Michal Janec

Personal information
- Full name: Michal Janec
- Date of birth: 28 April 1992 (age 34)
- Place of birth: Czechoslovakia
- Position: Left back

Team information
- Current team: Dolný Kubín

Youth career
- Žilina

Senior career*
- Years: Team / Apps / (Gls)
- 2010–2013: Žilina / 0 / (0)
- 2011: → Rimavská Sobota (loan) / 10 / (1)
- 2012: → Liptovský Mikuláš (loan) / 31 / (0)
- 2013–2015: Slovan Liberec / 0 / (0)
- 2013: → Ružomberok (loan) / 7 / (0)
- 2014: → Třinec (loan) / 4 / (0)
- 2014: → Kolín (loan) / 10 / (0)
- 2015: → Lokomotíva Zvolen (loan) / 14 / (1)
- 2015–2016: Iskra Borčice / 12 / (0)
- 2016–2022: Liptovský Mikuláš / 118 / (2)
- 2022–: Dolný Kubín / ? / (?)
- 2023–: Závažná Poruba

International career^{‡}
- 2010: Slovakia U19
- 2013: Slovakia U21 / 4 / (1)

= Michal Janec =

Slovak footballer

Michal Janec (born 28 April 1992) is a Slovak football defender who currently plays for amateur club Závažná Poruba.

== Club career ==

=== Early career ===
He began his football career in Žilina, where he worked his way up through the youth ranks to the first team in 2010. In 2011, he was on loan at Rimavská Sobota and then on loan at Liptovský Mikuláš. In the winter transfer window of the 2012/13 season, he transferred to the Czech team FC Slovan Liberec, which became his first foreign engagement. Janec did not play a single match for the first team. He played on loan at other clubs.
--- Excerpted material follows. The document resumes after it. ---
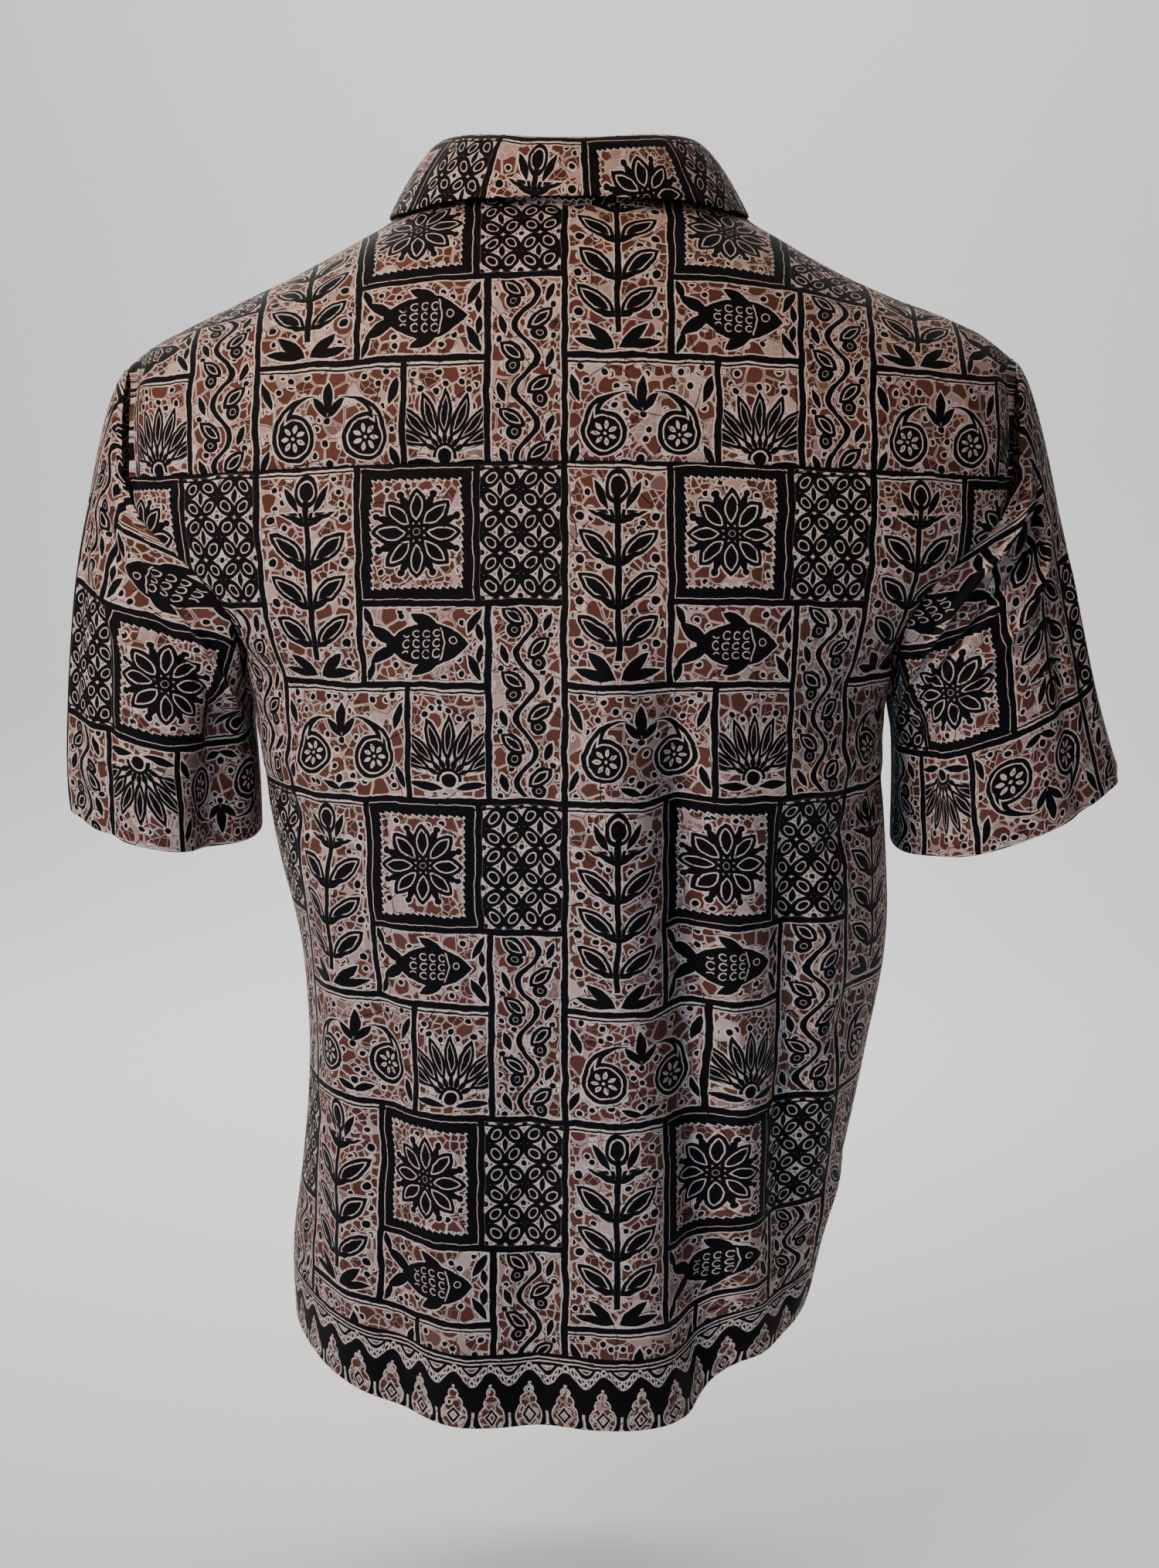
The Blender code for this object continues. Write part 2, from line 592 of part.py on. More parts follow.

During the autumn part of the 2013/14 season, he went to MFK Ružomberok. He made his debut for Ružomberok in a 2–1 win against FK Dukla Banská Bystrica, playing the whole match.

=== Loans ===
In the spring of 2014 Janec played for the Czech team Třinec, in the autumn of 2014 he headed to the Czech Kolín, and in the spring part of the 2014/15 season he played for Lokomotiv Zvolen. In the summer of 2015, he finally left Liberec and signed a contract with TJ Iskra Borčice, a newcomer to the second Slovak league at the time.

=== Liptovský Mikuláš ===
In 2016, Janec joined 2. Liga club MFK Tatran Liptovský Mikuláš. In 2021, his team got promoted to the Slovak First Football League, replacing FC Nitra due to financial reasons. Janec made his First Division debut for Liptovsky Mikuláš in a 3–1 defeat to FK DAC 1904 Dunajska Streda. His first contribution would come in a 5–1 win against FK Pohronie, assisting a goal scored by Robin Hranáč.

== International career ==
Janec has previously played for the Slovak national teams under 19 and 21.